One of his enduring masterpieces was his “Canticle to the Sun.” Written when he was under severe temptation and going blind, it expressed his great love of God’s world. A few lines will give us some sense of it.
O most high, almighty, good Lord God, to Thee belong praise, glory, honor, and all blessing!
Praised be my Lord God with all His creatures, and specially our brother the sun, who brings us the day and who brings us the light; fair is he and shines with a very great splendor: O Lord he signifies to us Thee!
Praised be my Lord for our brother the wind and for air and cloud, calms and all weather by the which Thou upholdest life in all creatures.
Praise ye and bless the Lord, and give thanks unto Him and serve Him with great humility.
This song was the inspiration for the well-known hymn: “Praise to the Lord, the Almighty, the King of Creation.”
Francis himself was the closest one could come to the monastic ideal. I think sometimes such a life can conceivably appear to be attractive to those who are concerned about spirituality in the midst of carnality and worldliness. It may seem to be the way to piety, and, indeed, it may, because of its great difficulty, seem to be the path of godliness. In fact this is not the case. God does not call us to express piety in poverty, and godliness in a denial of this earth’s goods. As a matter of fact, the way of Francis is not the hard way, but the easy way.

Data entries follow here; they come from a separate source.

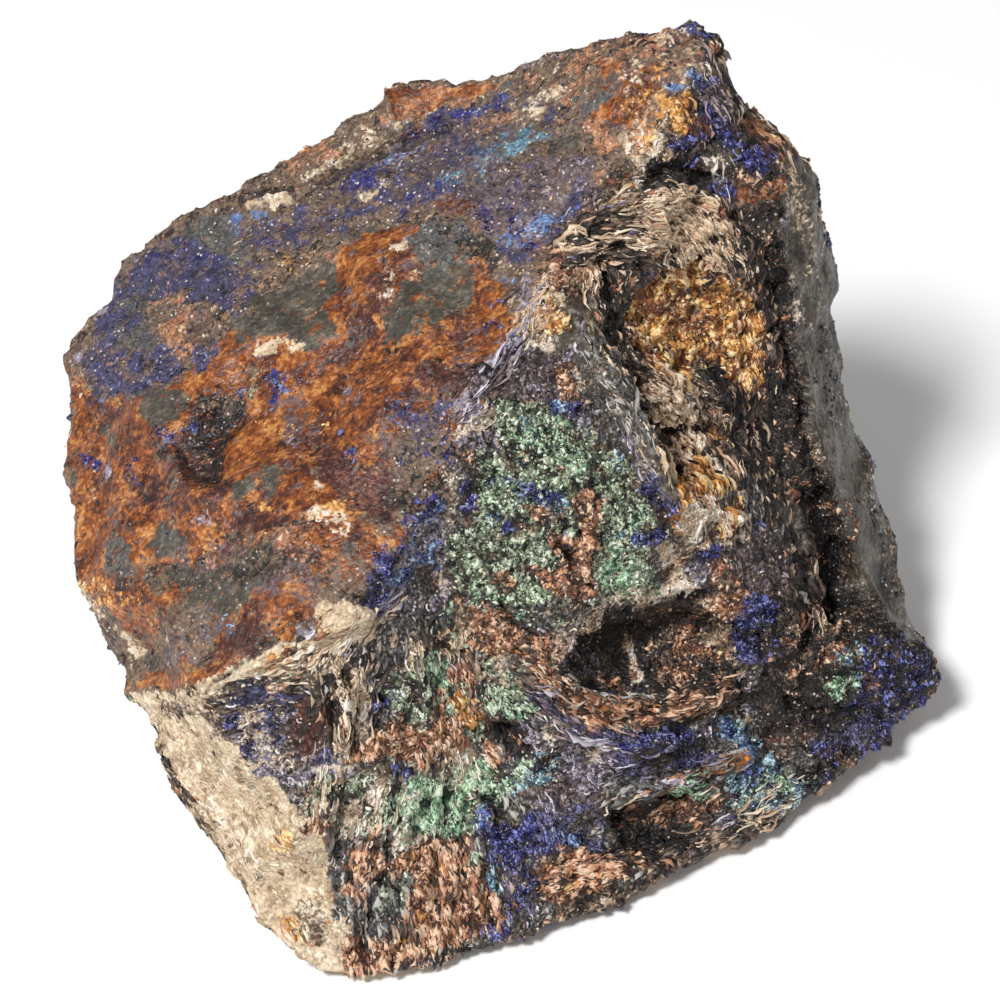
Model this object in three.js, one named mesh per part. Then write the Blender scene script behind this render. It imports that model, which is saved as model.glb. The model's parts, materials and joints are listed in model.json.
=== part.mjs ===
// A hand specimen of azurite and malachite on weathered mica schist: one broken block of rock.
// Millimetres, +Z up. The block rests on its flat underside at z = 0, with the origin under its middle.
import * as THREE from "three";
import { ConvexHull } from "three/addons/math/ConvexHull.js";
import { ImprovedNoise } from "three/addons/math/ImprovedNoise.js";
import { mergeVertices } from "three/addons/utils/BufferGeometryUtils.js";

// Driving sizes.
const CORE = new THREE.Vector3(-2, 8, 16); // every point of the skin can be seen from here
const LONGEST_EDGE = 3.4; // facet edge
const FLAT_BELOW = 0.6; // height under which the skin keeps the flat of the underside
const ROUGH_ABOVE = 3; // height over which the skin has its full relief

// The block's outline, as rows of corner points [x, y, z]. The skin is stretched over all of them.
const rows = {
  // the high edge of the iron-stained face, from its left tip round the back to the peak
  gossanRim: [
    [-42.5, 20.2, 31], [-38.6, 24.3, 34.3], [-37.6, 28.6, 37.2], [-31.9, 30, 41], [-26.3, 29.6, 43.5],
    [-22.1, 29.8, 45.8], [-20.5, 32.2, 47], [-16.4, 32, 49], [-12.6, 34, 51.8], [-10.6, 35.1, 53.5],
    [-4.3, 32.4, 55], [0.5, 31, 56.7], [5.6, 31, 58.8], [11.7, 28.7, 62.9], [17.5, 27, 65.7],
  ],
  // from the peak down to the top of the quartz band
  shoulder: [
    [19.6, 25.5, 64.8], [20.3, 23.2, 62], [21.2, 20.9, 59.7], [22.7, 19.9, 57.2], [26.5, 21.5, 56],
    [27.1, 21.7, 54],
  ],
  // the left edge of the iron-stained face, down to the notch above the bare schist
  gossanLeft: [
    [-41.4, 18.8, 30], [-41.1, 11.3, 28], [-41.8, 10.3, 27], [-39.9, 3.9, 25.5], [-40, -1, 23.5],
    [-40, -4, 22.2], [-35.5, -8.9, 19.9], [-33.5, -10.2, 20.2],
  ],
  // the iron-stained face itself, nearly flat
  gossanFace: [
    [-23.3, 11.5, 40.6], [-32.6, 6.2, 34.8], [-27, -6, 35.2], [-13.4, -3.4, 42.4], [-17.5, -16.5, 37],
    [-7.3, 13.1, 48.6], [4.6, 19, 56], [-31.6, -11.7, 28.5], [-14, 21, 46.8], [-20, 2, 39.2],
  ],
  // the edge where the iron-stained face meets the broken front
  crest: [
    [-26, -21.6, 26.5], [-21.5, -21.1, 30], [-13.9, -20.4, 33.5], [-10.6, -18.3, 36.5],
    [-6.1, -12.5, 40.5], [-3.5, -5.7, 44], [-1.3, -2.4, 46.5], [1.8, 0.4, 48.8], [4.3, 4.7, 51.2],
    [6.7, 8, 53.2], [10.8, 11.7, 55.5], [14.5, 14.5, 58], [18.1, 17.1, 59.5],
  ],
  // the bare schist end: its outer and inner edges
  schistOuter: [
    [-34.9, -13.1, 17.7], [-31.7, -15, 15], [-30.7, -17.6, 13], [-26.9, -22.4, 9.5],
    [-23.2, -26.6, 7], [-22, -28.8, 5], [-19, -31.2, 3], [-15.5, -33.4, 1.1],
  ],
  schistInner: [
    [-22.9, -25.2, 23], [-19.9, -26.4, 18.6], [-18.5, -27.6, 14.5], [-15.3, -28, 9.8],
    [-14.3, -30.1, 4.5],
  ],
  // the crusted front: the green dome, the rib, the rusty pocket and the terraces under them
  dome: [
    [5.4, -7.2, 36.5], [12.8, -6.2, 28.5], [5.5, -11, 25.5], [-2.7, -13, 28], [9, -2.3, 40],
    [0.5, -5, 41.5], [-4, -10.5, 36],
  ],
  rib: [[6.8, 4.2, 47.5], [9.5, 1.2, 43], [13.7, 0, 37], [16.2, -1.7, 30.5]],
  pocket: [
    [13.4, 9.2, 46], [17.1, 11.4, 41.3], [18.7, 9, 35.6], [20.1, 7, 31.1], [15.9, 3.2, 34.2],
    [22.4, 11.6, 37.8], [24.9, 14.2, 40.1],
  ],
  brow: [
    [11.1, 8.9, 51.9], [15.4, 12.7, 53.1], [18.9, 13.3, 47.5], [22.2, 15.2, 47.5], [20.4, 18.1, 55.3],
    [24.8, 18.6, 51.6],
  ],
  terraces: [
    [12.2, -7.8, 19.4], [10.6, -14.4, 15.2], [19.7, -8.6, 13.6], [14, -16.6, 8.6], [23.7, -10.8, 7.4],
    [-1.8, -17.9, 14], [-7.3, -24.5, 9], [3.7, -22.4, 6.8], [-13.4, -24.3, 16.5], [-15, -21.6, 25],
    [27, -3.4, 14.5], [24.3, 1.7, 20.8], [-4, -17, 21.5], [26.3, 7.2, 27.7],
  ],
  // the quartz band down the right side: the edge towards the pocket and the outer edge
  quartzInner: [[27, 19.6, 50], [27.9, 15.5, 38], [29, 11.9, 30], [32.2, 9.5, 22], [36, 6.3, 12]],
  quartzOuter: [
    [29.9, 26.2, 48], [32, 28.1, 40], [34.1, 28.1, 35.2], [32.8, 26.8, 32.6], [33.2, 24.8, 28.8],
    [35.3, 21.8, 24.2], [36.8, 19.3, 19], [38.5, 15, 13.5], [39.1, 11.7, 10.5], [41.6, 5.9, 6.9],
  ],
  // the blue knob at the right-hand corner, and the foot of the front
  knob: [[33.9, 0.9, 10], [43, 0.8, 8.3], [42.1, -0.4, 4.5], [38.5, -1.2, 10.5]],
  foot: [
    [-9.1, -32.9, 1.4], [-3.7, -30.9, 1.3], [1.4, -28.9, 1.8], [7.4, -26.1, 1.6], [13.1, -23.3, 1.7],
    [17.7, -20, 2], [22.1, -17.1, 2], [26.3, -15.6, 1.9], [30, -10.7, 2.6], [35.1, -6.2, 3.7],
  ],
  // the back and the undercut left side
  backHigh: [[22.5, 27.5, 55], [6, 35, 50], [-8, 36.4, 43], [-22, 34.5, 35]],
  backMiddle: [
    [-38, 26, 17], [-30, 33, 20], [-18, 36.2, 24], [-5, 36.6, 29], [8, 35, 33], [18, 32, 36],
    [27, 29, 27],
  ],
  backLow: [
    [-34, 22, 5], [-24, 31, 5], [-10, 34, 4], [6, 35, 5], [20, 33, 5], [31, 30, 6], [37, 24, 5],
  ],
  leftLow: [[-36.5, 14, 12], [-35, 8, 7], [-31.5, -3.5, 6], [-29.2, -11.2, 11], [-28, -15, 5]],
  // the rim of the flat underside, and its middle
  base: [
    [-13, -29.5, 0], [-3, -27.5, 0], [7, -23, 0], [17, -17.5, 0], [26, -11, 0], [33, -4, 0],
    [37, 4, 0], [36, 15, 0], [33, 25, 0], [22, 30, 0], [5, 32, 0], [-12, 31, 0], [-24, 26, 0],
    [-31, 14, 0], [-30, 0, 0], [-25, -13, 0], [-19, -25, 0], [0, 0, 0],
  ],
};

// Ridges and furrows on the skin: the line that each follows, its half width and its height.
// A height below 0 is a depth.
const relief = {
  rib: {
    line: [[5.5, 3.5, 48], [9.5, 0.8, 43], [13.7, -0.4, 37], [16.4, -2.2, 30]],
    halfWidth: 2.6, height: 1.5,
  },
  furrowBehindRib: {
    line: [[9.5, 7.5, 47], [12.6, 3.6, 39], [16.6, 2.6, 33]],
    halfWidth: 2.6, height: -1.4,
  },
  micaBrow: { line: [[8.6, 9.6, 52.9], [14.1, 13, 54.4], [18.4, 15.1, 51.5]], halfWidth: 2, height: 1.1 },
  crescentLedge: {
    line: [[3, -13.5, 18], [10.6, -14.6, 14.8], [17.5, -11, 13.2]],
    halfWidth: 2.4, height: 1.2,
  },
  hollowUnderDome: {
    line: [[6, -9, 19.5], [12, -6.6, 19], [17.5, -4, 18.5]],
    halfWidth: 3, height: -1.6,
  },
  lowerLedge: { line: [[6, -19.5, 9.5], [14, -17, 8.8], [22, -12.5, 9.4]], halfWidth: 2.4, height: 1.2 },
  lowerFurrow: { line: [[8, -21.5, 5.2], [16, -17, 5.6], [23, -12.5, 4.8]], halfWidth: 2.2, height: -1 },
  furrowByQuartz: {
    line: [[25.5, 15.6, 42], [27, 11, 31], [30, 7, 21], [33, 4, 14]],
    halfWidth: 2.2, height: -1.6,
  },
  quartzEdge: {
    line: [[28.4, 18.5, 48], [28.6, 14.5, 36], [30.4, 10.8, 27], [33.4, 8, 18]],
    halfWidth: 1.6, height: 1,
  },
  schistParting: {
    line: [[-30.2, -17.6, 21.2], [-22.5, -25.6, 11.4], [-15.4, -32.3, 2.9]],
    halfWidth: 1.4, height: -0.7,
  },
  ironLip: {
    line: [[-26, -21.6, 26.5], [-21.5, -21.1, 30], [-13.9, -20.4, 33.5]],
    halfWidth: 2, height: 0.9,
  },
  rimStep: { line: [[-28, 25.5, 42.5], [-16, 26.5, 47.5], [-2, 27, 54.5]], halfWidth: 3, height: -0.9 },
  darkPit: { line: [[-24.5, 0, 37.5], [-20.5, 3, 39.5]], halfWidth: 4, height: -0.9 },
};

const noise = new ImprovedNoise();
const ROUGH = [
  { size: 11, height: 1.1, at: 3.7 },
  { size: 5, height: 0.55, at: 17.3 },
];

const vector = (point) => new THREE.Vector3(...point);

// Corner points joined into triangles, in the way that a tight skin round CORE would join them.
function skin(corners) {
  const seen = corners.map((corner) => corner.clone().sub(CORE).normalize());
  const hull = new ConvexHull().setFromPoints(seen);
  return hull.faces.map((face) => {
    const turn = [face.edge.tail().point, face.edge.head().point, face.edge.next.head().point];
    return turn.map((direction) => corners[seen.indexOf(direction)]);
  });
}

// Cuts a triangle across its longest edge until no edge is too long. Neighbours cut a shared edge alike.
function divide(triangle, done) {
  const lengths = triangle.map((corner, i) => corner.distanceTo(triangle[(i + 1) % 3]));
  const longest = Math.max(...lengths);
  if (longest <= LONGEST_EDGE) {
    done.push(triangle);
    return;
  }
  const first = lengths.indexOf(longest);
  const [a, b, c] = [0, 1, 2].map((i) => triangle[(first + i) % 3]);
  const middle = a.clone().add(b).multiplyScalar(0.5);
  divide([a, middle, c], done);
  divide([middle, b, c], done);
}

// How far a point is from a line of points.
function distanceToLine(point, line) {
  const nearest = new THREE.Vector3();
  const stretches = line.slice(1).map((end, i) => {
    new THREE.Line3(vector(line[i]), vector(end)).closestPointToPoint(point, true, nearest);
    return nearest.distanceTo(point);
  });
  return Math.min(...stretches);
}

// How far the skin is raised at a point: sharp-crested roughness, and the named ridges and furrows.
function raised(point) {
  let height = 0;
  for (const { size, height: most, at } of ROUGH) {
    const wave = noise.noise(point.x / size + at, point.y / size + at, point.z / size + at);
    height += most * (0.5 - 2 * Math.abs(wave));
  }
  for (const { line, halfWidth, height: most } of Object.values(relief)) {
    const near = 1 - distanceToLine(point, line) / (2 * halfWidth);
    height += most * THREE.MathUtils.smoothstep(near, 0, 1);
  }
  return height;
}

function rockGeometry() {
  const corners = Object.values(rows).flat().map(vector);
  const triangles = [];
  for (const triangle of skin(corners)) divide(triangle, triangles);
  const soup = new THREE.BufferGeometry().setFromPoints(triangles.flat());
  const rock = mergeVertices(soup, 1e-4);
  rock.computeVertexNormals();
  const { position, normal } = rock.attributes;
  const point = new THREE.Vector3();
  const outward = new THREE.Vector3();
  for (let i = 0; i < position.count; i += 1) {
    point.fromBufferAttribute(position, i);
    outward.fromBufferAttribute(normal, i);
    const share = THREE.MathUtils.smoothstep(point.z, FLAT_BELOW, ROUGH_ABOVE);
    point.addScaledVector(outward, share * raised(point));
    point.z = Math.max(point.z, 0);
    position.setXYZ(i, point.x, point.y, point.z);
  }
  rock.computeBoundingBox();
  const middle = rock.boundingBox.getCenter(new THREE.Vector3());
  rock.translate(-middle.x, -middle.y, 0);
  rock.computeVertexNormals();
  return rock;
}

const stone = new THREE.MeshStandardMaterial({ color: 0x6b4a34, roughness: 0.85, metalness: 0 });
const specimen = new THREE.Group();
const rock = new THREE.Mesh(rockGeometry(), stone);
rock.name = "azurite_rock";
specimen.add(rock);

export default specimen;
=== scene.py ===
# %% [markdown]
# # An azurite specimen
#
# This lesson dresses a plain solid, a faceted block of stone, until it looks like
# the real thing: a fist of mica schist, rusted orange on its broad face and crusted
# with blue azurite and green malachite. The block's shape is already right, so all
# the work here is skin: relief, colour, and thousands of small crystals and flakes.

# %% Load the block
import json
import math

import bpy
import numpy as np
from mathutils import Matrix, Vector, kdtree, noise

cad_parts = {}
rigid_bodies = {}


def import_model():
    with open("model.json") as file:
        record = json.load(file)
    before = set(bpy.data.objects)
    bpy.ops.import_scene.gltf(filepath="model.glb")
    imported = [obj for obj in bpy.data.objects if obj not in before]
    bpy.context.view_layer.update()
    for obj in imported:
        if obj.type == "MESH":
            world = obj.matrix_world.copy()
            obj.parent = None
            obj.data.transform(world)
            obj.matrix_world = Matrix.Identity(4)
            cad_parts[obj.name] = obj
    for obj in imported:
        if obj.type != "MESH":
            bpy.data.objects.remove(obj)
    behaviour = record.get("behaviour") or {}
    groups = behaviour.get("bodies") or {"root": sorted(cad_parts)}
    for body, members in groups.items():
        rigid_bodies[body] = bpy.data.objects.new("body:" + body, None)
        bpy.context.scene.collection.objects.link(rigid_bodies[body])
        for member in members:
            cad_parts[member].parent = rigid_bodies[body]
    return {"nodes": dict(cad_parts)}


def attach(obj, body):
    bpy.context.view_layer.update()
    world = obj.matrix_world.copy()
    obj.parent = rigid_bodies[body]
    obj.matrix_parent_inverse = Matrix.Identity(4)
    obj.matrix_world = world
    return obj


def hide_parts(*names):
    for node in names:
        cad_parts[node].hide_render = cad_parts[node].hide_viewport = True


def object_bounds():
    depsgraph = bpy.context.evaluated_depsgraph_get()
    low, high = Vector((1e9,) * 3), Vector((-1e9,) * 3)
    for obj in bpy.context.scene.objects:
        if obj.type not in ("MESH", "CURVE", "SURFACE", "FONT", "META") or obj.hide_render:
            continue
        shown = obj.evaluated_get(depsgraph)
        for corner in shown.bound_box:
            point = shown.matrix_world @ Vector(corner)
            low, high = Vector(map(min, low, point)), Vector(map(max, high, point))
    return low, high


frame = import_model()
block_box = [list(corner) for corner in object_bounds()]
MM = 0.001
print("block, mm:", [[round(edge / MM, 1) for edge in corner] for corner in block_box])

# %% [markdown]
# ## Camera, floor and light
#
# A specimen is looked at from the front and well above, with a long lens, so that
# its edges hardly converge. The light is soft and nearly white, as in a white tent.
# One broad panel stands high on the left, a weak one on the right, and the pale
# surroundings fill the shadows, so every grain still has a light and a dark side.

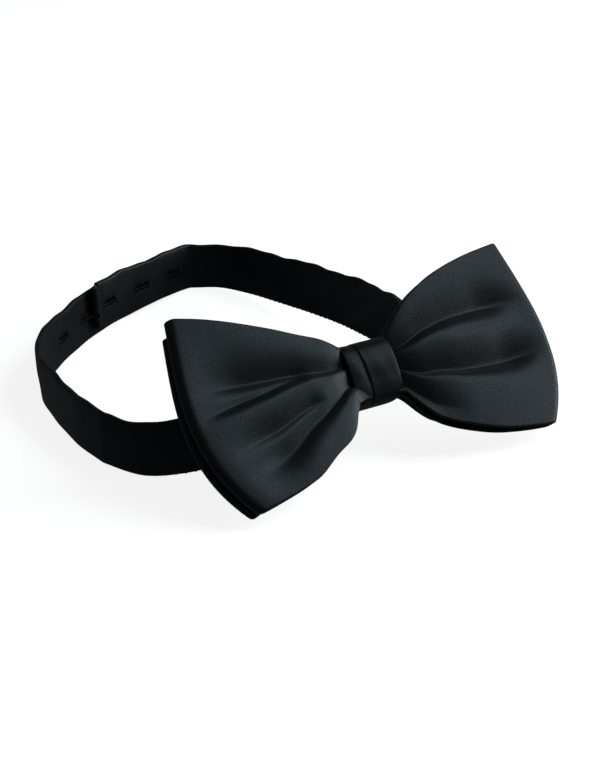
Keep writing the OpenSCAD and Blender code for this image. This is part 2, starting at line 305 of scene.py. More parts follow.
def satin_material(name, colour, grain_contrast=0.35, gloss=0.30):
    """Black satin: a grainy crepe back to the sheen, fine floats along the cloth and slubs."""
    material, tree, shader, place = new_material(
        name, Specular_IOR_Level=gloss, Specular_Tint=SATIN_TINT, Sheen_Weight=0.06,
        Sheen_Roughness=0.45, Sheen_Tint=(0.62, 0.72, 0.8, 1))
    grain = noise(tree, place, "Object", 2200, 3)
    cloud = noise(tree, place, "Object", 60, 2)
    floats = noise(tree, place, "UV", 700, 2, stretch=(0.25, 4.0, 1.0))
    tone(tree, grain, shader,
         scaled(colour, 1 - grain_contrast), scaled(colour, 1 + grain_contrast))

    rough = tree.nodes.new("ShaderNodeMath")
    rough.operation = "ADD"
    for slot, (source, low, high) in enumerate(((grain, 0.35, 0.53), (cloud, -0.02, 0.03))):
        part = tree.nodes.new("ShaderNodeMapRange")
        ends = {"From Min": 0.3, "From Max": 0.7, "To Min": low, "To Max": high}
        for field, value in ends.items():
            part.inputs[field].default_value = value
        link(tree, source, "Fac", part, "Value")
        link(tree, part, "Result", rough, slot)
    link(tree, rough, "Value", shader, "Roughness")

    crepe = bump(tree, grain, shader, 0.5, 0.00011)
    bump(tree, floats, shader, 0.25, 0.0001, under=crepe)
    return material


def thread_material(name, colour):
    """Polyester sewing thread: a twist of fine plies."""
    material, tree, shader, place = new_material(
        name, Roughness=0.5, Specular_IOR_Level=0.22, Specular_Tint=SATIN_TINT)
    plies = noise(tree, place, "Object", 5200, 2)
    tone(tree, plies, shader, scaled(colour, 0.6), scaled(colour, 1.8))
    bump(tree, plies, shader, 0.5, 0.00008)
    return material


def felt_material(name, colour):
    """Needled interlining: short matted fibres with darker pits."""
    material, tree, shader, place = new_material(
        name, Roughness=0.95, Specular_IOR_Level=0.1, Sheen_Weight=0.2)
    fibres = noise(tree, place, "Object", 1500, 5)
    tone(tree, fibres, shader, scaled(colour, 0.7), scaled(colour, 1.15))
    bump(tree, fibres, shader, 0.7, 0.00025)
    return material


def plated_material(name, colour):
    """Nickel plating with fine drawing marks and dulled patches."""
    material, tree, shader, place = new_material(name, Base_Color=(*colour, 1), Metallic=1.0)
    marks = noise(tree, place, "Object", 900, 3, stretch=(4.0, 4.0, 0.4))
    dull = noise(tree, place, "Object", 260, 2)
    rough = tree.nodes.new("ShaderNodeMapRange")
    rough.inputs["To Min"].default_value = 0.18
    rough.inputs["To Max"].default_value = 0.42
    link(tree, dull, "Fac", rough, "Value")
    link(tree, rough, "Result", shader, "Roughness")
    bump(tree, marks, shader, 0.25, 0.00005)
    return material


def floor_material(name):
    material, tree, shader, place = new_material(
        name, Roughness=0.9, Specular_IOR_Level=0.1, Emission_Color=(1, 1, 1, 1),
        Emission_Strength=0.85)
    paper = noise(tree, place, "Object", 40, 3)
    tone(tree, paper, shader, [0.70] * 3, [0.73] * 3)
    return material


def material_of(key):
    """The finish of that name, made the first time it is asked for."""
    if key in bpy.data.materials:
        return bpy.data.materials[key]
    colours = bpy.context.scene.tie_finish
    makers = {
        "wing_satin": lambda: satin_material(key, colours.satin),
        "knot_satin": lambda: satin_material(key, colours.satin, 0.3, 0.21),
        "band_satin": lambda: satin_material(key, colours.satin, 0.3, 0.30),
        "sewing_thread": lambda: thread_material(key, colours.thread),
        "felt_interlining": lambda: felt_material(key, colours.interlining),
        "nickel_plating": lambda: plated_material(key, colours.plating),
        "studio_floor": lambda: floor_material(key),
    }
    return makers[key]()


def dress(obj, key):
    """Gives a piece its one finish."""
    obj.data.materials.clear()
    obj.data.materials.append(material_of(key))
    return obj


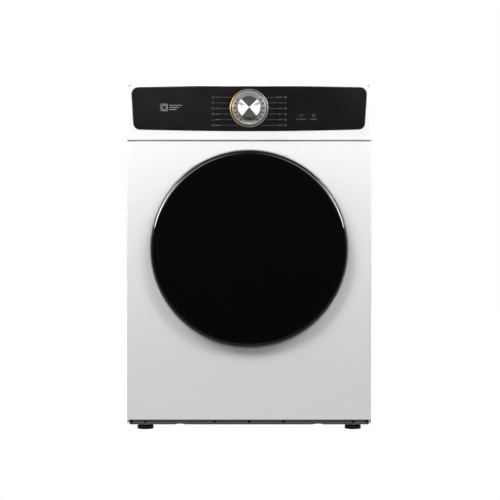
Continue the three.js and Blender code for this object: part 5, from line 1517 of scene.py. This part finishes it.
def make_bowl(s):
    """The door's inner panel: a flat ring, and a bowl that reaches into the drum's mouth."""
    front, back = low("door_inner_panel").y, high("door_inner_panel").y
    wall, plug, dish, roll = 2 * MM, 158 * MM, 9 * MM, 8 * MM
    face = front + wall
    profile = [(0, back - dish)]
    profile += [(plug * t, back - dish + dish * (t / 0.92) ** 2 * 0.985) for t in (0.2, 0.4, 0.6, 0.8)]
    profile += arc(plug - roll, back - roll, roll, 90, 0, 8)
    profile += [(plug, face + 1.5 * MM)] + arc(plug + 1.5 * MM, face + 1.5 * MM, 1.5 * MM, 180, 270, 4)
    profile += [(GLASS_RADIUS - 14 * MM, face), (GLASS_RADIUS - 12 * MM, face - 0.5 * MM),
                (GLASS_RADIUS - 1.5 * MM, face - 0.5 * MM), (GLASS_RADIUS, face - 1.2 * MM),
                (GLASS_RADIUS, front)]
    profile += [(plug - wall, front), (plug - wall, back - roll)]
    profile += [(plug - roll, back - wall - 0.3 * MM)]
    profile += [(plug * t, back - dish + dish * (t / 0.92) ** 2 * 0.985 - wall) for t in (0.8, 0.6, 0.4, 0.2)]
    profile += [(0, back - dish - wall)]
    bowl = cut(revolved(profile, DOOR), *arm_slots())
    made = piece("door_bowl", bowl, finish(moulded, "pale_moulding", s.bowl, 0.4), 35)
    placed(made, "door", "pale_plastic", "door_inner_panel")
    around = [math.radians(a) for a in (12, 50, 90, 130, 168, 192, 230, 270, 310, 348)]
    reach = GLASS_RADIUS - 22 * MM
    points = [(reach * math.cos(a), face + 0.3 * MM, DOOR.z + reach * math.sin(a)) for a in around]
    screws("door_screws", points, "door", Radius=3.6 * MM, Height=1.6 * MM)


def make_seal(s):
    """The lipped rubber seal on the door."""
    front, tip = low("door_seal").y, high("door_seal").y
    outer = half_width("door_seal")
    inner = outer - 11 * MM
    profile = [(inner, front), (outer - 0.5 * MM, front), (outer, front + 0.6 * MM)]
    profile += [(outer - 0.4 * MM, front + 3.4 * MM), (outer - 1.6 * MM, front + 4.4 * MM),
                (outer - 0.2 * MM, tip - 1.2 * MM), (outer - 0.8 * MM, tip - 0.2 * MM), (outer - 2 * MM, tip)]
    profile += [(outer - 3.2 * MM, tip - 0.5 * MM), (outer - 6.5 * MM, front + 5 * MM),
                (outer - 8 * MM, front + 4 * MM), (inner + 0.4 * MM, front + 3.6 * MM),
                (inner, front + 2.6 * MM)]
    made = piece("door_seal_finished", revolved(profile, DOOR), finish(rubber, "seal_rubber", s.rubber), 50)
    placed(made, "door", "seal_rubber", "door_seal")


# ---- Doorway and drum ----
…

The hard way to which we are called is the way of being in the world but not of it; of taking God’s good gifts and with thanksgiving using them in God’s service; of possessing a house and clothes, but seeking in all things, even with our earthly possessions, the kingdom of God and His righteousness. That is the hard way, but the way of obedience and the way approved by God.
1. Quoted from Great Leaders of the Christian Church, ed. by John D. Woodbridge; Moody Press, 1988; p. 160.